4. The Results: What the Numbers Say
The authors ran simulations using numbers from real experiments (like supernova explosions, which shoot out huge numbers of neutrinos).
- The "Fuzz" Effect: If neutrinos have a charge radius or anapole moment, the number of bounces changes slightly. It's subtle, like a whisper in a noisy room, but detectable with precise instruments.
- The Magnetic "Hook": If neutrinos have a magnetic moment, the effect is huge at very low energies. It's like a fishing hook that only catches fish that are swimming very slowly.
- The Spin Twist: If the neutrino is spinning sideways (transverse polarization) when it hits, the bounce depends on the angle. It's like a spinning top hitting a wall; the direction it bounces depends on which way it was spinning.
5. Why Does This Matter?
This isn't just math for math's sake.
- New Physics: If we measure these bounces and they don't match the "Standard Model" predictions, it means our understanding of the universe is incomplete. We might find out neutrinos are Majorana particles (their own antiparticles) or that they have hidden charges.

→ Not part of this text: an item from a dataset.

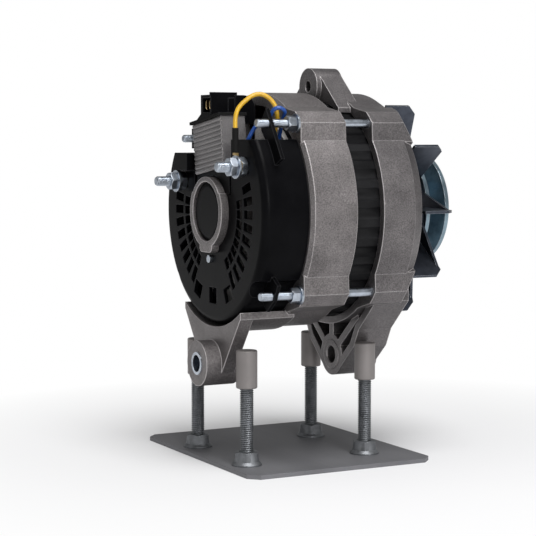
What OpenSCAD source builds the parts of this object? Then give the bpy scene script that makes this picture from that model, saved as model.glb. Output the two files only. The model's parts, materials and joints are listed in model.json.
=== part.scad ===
// Foot-mounted claw pole alternator with an external fan, a rear rectifier cover and a finned regulator.
// The origin is on the axis of the foot bores, at the rear face of the front foot.
// +X runs along the shaft towards the pulley, +Z is up and -Y is the battery stud side.

/* [Shaft line and stator] */
// Height of the shaft axis above the foot bore axis
shaft_h = 89.6; // [88:0.2:96]
// Outer radius of the stator stack
stack_r = 65.5; // [64:0.5:66]
// Thickness of the stack behind its slots
core_back = 6.6; // [5:0.2:8]
// Length of the stator stack
stack_len = 24; // [20:1:30]
// Number of winding slots in the stack
slot_n = 36; // [24:6:42]
// Width of a winding slot
slot_w = 3.8; // [3:0.2:4.2]
// Depth of a winding slot behind its tooth tips
slot_depth = 10; // [8:0.5:11]
// How far the end turns stand out of the stack
end_turn_len = 10; // [7:0.5:12]

/* [Drive-end bracket] */
// How far both bracket rings stand out round the stack
ring_rim = 4.5; // [3.5:0.5:6.5]
// Wall of both bracket rings ahead of the stack seat
ring_wall = 7; // [5:0.5:8]
// Length of the drive-end bracket along the shaft
de_len = 28.2; // [26:0.2:32]
// How far the drive-end ring reaches behind the front foot
de_overhang = 5.2; // [4:0.2:8]
// Depth of the stack seat in each bracket
seat_depth = 3.2; // [2:0.2:5]
// Thickness of the end wall of each bracket
end_wall = 5; // [4:0.5:7]
// Length of the tapered front edge of the drive-end ring
taper_len = 7; // [4:0.5:9]
// Radius that the tapered edge loses
taper_drop = 4; // [2:0.5:5]
// Outer radius of the front bearing boss
front_boss_r = 29; // [27:0.5:30]
// Number of air windows in the drive-end wall
de_window_n = 10; // [6:1:12]
// Width of the spokes between the air windows
spoke_w = 7; // [5:0.5:9]

/* [Slip-ring-end bracket] */
// Length of the slip-ring-end ring along the shaft
sre_len = 29.5; // [27:0.5:34]
// Outer radius of the rear bearing boss
rear_boss_r = 21.4; // [20.5:0.1:22]
// How far the boss stands out of the rear cover
boss_proud = 4.7; // [3:0.1:7]
// Number of air windows in the slip-ring-end wall
sre_window_n = 8; // [6:1:10]

/* [Feet and adjusting ear] */
// Radius of the bore in the front foot
foot_bore_r = 5.25; // [4:0.05:6]
// Radius of the front foot boss
front_foot_r = 12.7; // [11:0.1:14]
// Length of the front foot boss
front_foot_len = 25; // [24:0.5:28]
// Radius of the rear foot boss
rear_foot_r = 13.5; // [12:0.5:14.5]
// Length of the rear foot boss
rear_foot_len = 22.3; // [20:0.1:26]
// Clear distance between the two foot bosses
foot_span = 69; // [66:0.5:74]
// Wall thickness of the foot webs
foot_wall = 4.5; // [3.5:0.5:6]
// Half width of the rear foot strap
strap_half_w = 37.5; // [32:0.5:42]
// Height of the adjusting ear's hole above the shaft axis
ear_h = 74; // [73:0.5:78]
// Outer radius of the adjusting ear
ear_r = 11; // [9.5:0.5:12]
// Radius of the tapped hole in the ear, for an M8 thread
ear_bore_r = 3.4; // [3:0.1:4.2]
// Length of the adjusting ear
ear_len = 18; // [14:0.5:22]

/* [Through-studs] */
// Radius of the through-studs
stud_r = 2.5; // [2:0.1:3]
// Gap between the stack and the through-studs
stud_gap = 4; // [3:0.2:6]
// Angle of the upper studs from the top
stud_top_angle = 44.5; // [40:0.5:50]
// Angle of the lower studs from the top
stud_low_angle = 130; // [125:0.5:135]
// How far the two near studs reach behind the slip-ring-end bracket
stud_tail = 25.8; // [24:0.1:30]
// How far the two far studs reach behind the slip-ring-end bracket
far_stud_tail = 10.2; // [8:0.1:24]
// Width across the flats of the stud nuts
stud_nut_af = 8; // [8:0.1:10]
// Height of the stud nuts
stud_nut_h = 5.4; // [4:0.2:7]

/* [Rear cover] */
// Step from the bracket ring down to the rear cover
cover_step = 3.7; // [2.8:0.1:5]
// Depth of the rear cover
cover_len = 28.5; // [27:0.1:32]
// Wall of the rear cover
cover_wall = 2.2; // [1.6:0.1:3]
// Radius of the cover's rear edge
cover_edge_r = 4; // [2:0.5:6]
// Radius of the scallops round the through-studs
scallop_r = 8.8; // [7:0.1:9.5]
// Pitch angle of the vent slots
vent_pitch = 9.4; // [9:0.2:10]
// Inner radius of the outer row of vents
vent_outer_r = 40.8; // [39.8:0.2:42]
// Radial length of the outer vents
vent_outer_len = 11; // [7:0.5:12]
// Inner radius of the inner row of vents
vent_inner_r = 31.5; // [28:0.5:32]
// Radial length of the inner vents
vent_inner_len = 7; // [4:0.5:7.5]
// Width of a vent slot
vent_w = 5; // [3:0.1:5]

/* [Rotor] */
// Air gap between the rotor and the stator bore
air_gap = 0.4; // [0.3:0.05:0.8]
// Number of claws on each pole half
claw_n = 6; // [4:1:8]
// Overall length of the two pole halves
pole_len = 46; // [42:1:50]
// Thickness of each pole disc
pole_disc = 10; // [8:0.5:12]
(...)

- Supernova Detectors: When a star explodes, it sends a flood of neutrinos. If we understand how these neutrinos interact with protons in our detectors, we can build better "neutrino telescopes" to see the universe's biggest explosions.
- Dark Matter: These same techniques help us understand the background noise in experiments looking for Dark Matter.
The Bottom Line
Think of this paper as a blueprint for a better neutrino detector. The authors are saying: "Don't just look for the neutrino; look at how it spins, what flavor it is, and how it bounces. If you see it bouncing in a way that suggests it has a tiny magnet or a fuzzy electric cloud, you've found a crack in the Standard Model, and that's where the new physics lives."
They have provided the tools to turn a "ghost" into a particle we can finally start to understand.